Last week I paid for a year's wellness plan with Banfield for my new puppy. I've read the mixed reviews here about this chain vet hospital. I'm a new puppy owner, so when the Banfield vet mentioned Banfield's proprietary prescription product for flea prevention, I grew concerned. I asked the vet why not buy a generic flea collar from PetSmart. The vet said Banfield's FirstShield was healthier for my puppy, and other flea prevention products were often unsafe. The FirstShield product came in a small tube. I was told to apply the oily liquid on my puppy's back along his spine every inch or so. I asked how the rest of the puppy's body would be flea protected. The vet said the liquid would spread across the puppy's skin naturally. The cost for the tube was $15 a month; my first tube was free. This was in addition to the basic care plan I purchased. Over the course of this week, I've noticed my puppy frequently scratching and biting at his skin, and chasing his tail in a circle. I'm wondering if Banfield's FirstShield flea prevention product even works. I have a scheduled appointment with the vet tomorrow, and I will take up my concerns with her then. But is spending $15 a month for my puppy's flea prevention within the price range of what I should be spending?


----------



## trblovr (Feb 10, 2010)

We just got a new puppy and Banfield put her on FirstShield. I was also concerned about the cost. If concerned about side effects, K9 Advantix ® Flea & Tick Control Treatment for Dogs is also good, but at about the same cost.
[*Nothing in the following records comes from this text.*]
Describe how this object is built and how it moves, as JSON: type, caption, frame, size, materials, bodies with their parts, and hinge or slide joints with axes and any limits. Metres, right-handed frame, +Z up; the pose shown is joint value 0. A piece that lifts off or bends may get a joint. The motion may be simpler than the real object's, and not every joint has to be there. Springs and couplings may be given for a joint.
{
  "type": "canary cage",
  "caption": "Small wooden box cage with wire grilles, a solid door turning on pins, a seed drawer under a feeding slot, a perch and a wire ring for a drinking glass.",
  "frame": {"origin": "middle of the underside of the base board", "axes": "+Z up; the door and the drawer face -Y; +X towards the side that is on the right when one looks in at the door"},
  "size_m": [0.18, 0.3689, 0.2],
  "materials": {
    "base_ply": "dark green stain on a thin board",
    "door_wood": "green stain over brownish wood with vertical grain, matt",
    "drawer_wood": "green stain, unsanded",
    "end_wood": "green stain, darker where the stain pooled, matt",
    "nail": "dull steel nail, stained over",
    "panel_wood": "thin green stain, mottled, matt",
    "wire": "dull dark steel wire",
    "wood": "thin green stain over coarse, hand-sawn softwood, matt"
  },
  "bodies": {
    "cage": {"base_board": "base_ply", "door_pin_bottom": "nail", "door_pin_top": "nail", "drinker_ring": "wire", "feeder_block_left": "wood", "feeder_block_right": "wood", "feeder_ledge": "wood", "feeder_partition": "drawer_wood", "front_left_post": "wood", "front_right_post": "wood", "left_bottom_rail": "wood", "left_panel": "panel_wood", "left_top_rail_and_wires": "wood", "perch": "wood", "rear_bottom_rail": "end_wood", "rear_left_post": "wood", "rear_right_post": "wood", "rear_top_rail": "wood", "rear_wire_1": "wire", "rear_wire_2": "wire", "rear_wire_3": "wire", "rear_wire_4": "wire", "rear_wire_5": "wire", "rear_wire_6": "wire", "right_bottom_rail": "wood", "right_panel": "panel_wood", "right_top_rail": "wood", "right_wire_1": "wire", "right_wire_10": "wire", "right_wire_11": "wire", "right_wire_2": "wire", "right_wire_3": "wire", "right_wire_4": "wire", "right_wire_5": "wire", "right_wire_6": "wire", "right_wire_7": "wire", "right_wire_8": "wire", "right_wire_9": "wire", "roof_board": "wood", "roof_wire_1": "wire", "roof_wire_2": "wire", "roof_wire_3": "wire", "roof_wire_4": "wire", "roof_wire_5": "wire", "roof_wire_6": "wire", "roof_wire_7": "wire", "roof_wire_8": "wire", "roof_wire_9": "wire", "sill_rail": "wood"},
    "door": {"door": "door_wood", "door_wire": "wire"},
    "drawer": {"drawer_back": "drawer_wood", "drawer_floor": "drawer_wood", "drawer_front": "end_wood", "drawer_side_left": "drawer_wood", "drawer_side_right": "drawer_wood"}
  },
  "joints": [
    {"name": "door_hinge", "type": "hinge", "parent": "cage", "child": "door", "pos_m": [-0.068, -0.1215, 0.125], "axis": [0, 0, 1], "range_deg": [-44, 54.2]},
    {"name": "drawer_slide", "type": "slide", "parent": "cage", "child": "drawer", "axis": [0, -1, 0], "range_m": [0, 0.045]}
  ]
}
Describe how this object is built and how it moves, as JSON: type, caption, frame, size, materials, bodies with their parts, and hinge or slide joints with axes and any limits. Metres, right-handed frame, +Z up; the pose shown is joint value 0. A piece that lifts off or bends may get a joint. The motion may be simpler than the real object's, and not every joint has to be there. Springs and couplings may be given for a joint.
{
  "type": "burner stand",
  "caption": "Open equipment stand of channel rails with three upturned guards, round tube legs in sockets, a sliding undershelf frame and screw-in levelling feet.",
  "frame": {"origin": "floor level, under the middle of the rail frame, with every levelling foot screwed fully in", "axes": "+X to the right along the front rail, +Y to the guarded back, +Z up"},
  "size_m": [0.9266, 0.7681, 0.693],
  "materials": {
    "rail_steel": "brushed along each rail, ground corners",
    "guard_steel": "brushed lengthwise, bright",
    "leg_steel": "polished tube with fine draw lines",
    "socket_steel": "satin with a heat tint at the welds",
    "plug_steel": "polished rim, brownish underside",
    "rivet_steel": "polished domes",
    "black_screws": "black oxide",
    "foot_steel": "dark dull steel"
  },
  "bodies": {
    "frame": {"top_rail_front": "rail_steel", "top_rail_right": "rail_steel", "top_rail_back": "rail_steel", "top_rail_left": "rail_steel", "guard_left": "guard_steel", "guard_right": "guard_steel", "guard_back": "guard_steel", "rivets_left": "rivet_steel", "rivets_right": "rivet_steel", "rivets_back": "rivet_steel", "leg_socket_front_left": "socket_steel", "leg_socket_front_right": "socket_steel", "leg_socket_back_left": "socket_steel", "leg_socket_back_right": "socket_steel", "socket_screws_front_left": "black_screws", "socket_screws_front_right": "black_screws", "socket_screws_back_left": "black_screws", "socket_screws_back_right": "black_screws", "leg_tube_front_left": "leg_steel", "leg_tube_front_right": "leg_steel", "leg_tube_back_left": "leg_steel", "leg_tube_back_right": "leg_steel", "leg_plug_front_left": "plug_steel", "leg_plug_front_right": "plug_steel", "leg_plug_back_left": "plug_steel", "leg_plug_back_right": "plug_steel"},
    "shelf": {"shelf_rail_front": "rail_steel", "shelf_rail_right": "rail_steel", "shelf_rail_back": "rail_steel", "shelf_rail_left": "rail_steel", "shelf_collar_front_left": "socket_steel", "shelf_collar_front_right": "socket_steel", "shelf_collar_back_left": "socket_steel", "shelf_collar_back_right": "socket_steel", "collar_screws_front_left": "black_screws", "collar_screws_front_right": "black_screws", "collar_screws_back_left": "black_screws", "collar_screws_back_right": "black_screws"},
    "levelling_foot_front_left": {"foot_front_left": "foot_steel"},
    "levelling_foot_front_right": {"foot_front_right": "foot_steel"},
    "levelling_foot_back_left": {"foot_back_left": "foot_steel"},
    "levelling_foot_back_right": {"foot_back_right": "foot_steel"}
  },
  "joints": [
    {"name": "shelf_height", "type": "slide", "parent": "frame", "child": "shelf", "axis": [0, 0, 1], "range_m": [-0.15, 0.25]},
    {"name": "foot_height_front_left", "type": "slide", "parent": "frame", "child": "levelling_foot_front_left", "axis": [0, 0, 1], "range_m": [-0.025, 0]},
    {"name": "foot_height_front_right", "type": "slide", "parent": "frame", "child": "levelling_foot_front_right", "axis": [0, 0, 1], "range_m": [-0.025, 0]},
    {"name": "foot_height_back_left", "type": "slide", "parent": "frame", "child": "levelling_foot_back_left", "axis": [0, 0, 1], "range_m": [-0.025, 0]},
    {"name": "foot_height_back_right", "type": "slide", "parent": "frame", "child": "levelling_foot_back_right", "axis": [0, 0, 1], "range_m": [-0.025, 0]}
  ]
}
The last Husky we had used BioSpot from Doctors Foster and Smith. It is about 1/3 the cost and works great. The only draw back is that it can only be used on pets 6-months and older. 

We plan to say with FristShield for 2 more months then graduate her over to BioSpot. It is a great product and a terrific price.


----------



## agility collie mom (Jan 26, 2008)

trblovr said:


> We just got a new puppy and Banfield put her on FirstShield. I was also concerned about the cost. If concerned about side effects, K9 Advantix ® Flea & Tick Control Treatment for Dogs is also good, but at about the same cost.
> 
> The last Husky we had used BioSpot from Doctors Foster and Smith. It is about 1/3 the cost and works great. The only draw back is that it can only be used on pets 6-months and older.
> 
> We plan to say with FristShield for 2 more months then graduate her over to BioSpot. It is a great product and a terrific price.


I would stay away from Bio spot or other otc "cheap" flea meds. I can't tell you how many pets that have come into the clinic that had a reaction to the ingredients in those products. Here is a link:
http://www.biospotvictims.org/
The product I use in my dogs is Comfortis. It is an oral flea preventative. I have not had a problem and use it for my less than 4lb. Maltese. We also sell a lot of Advantage Multi and have not had a reaction in any pets that are on it. By the way this is an old post from May last year.


----------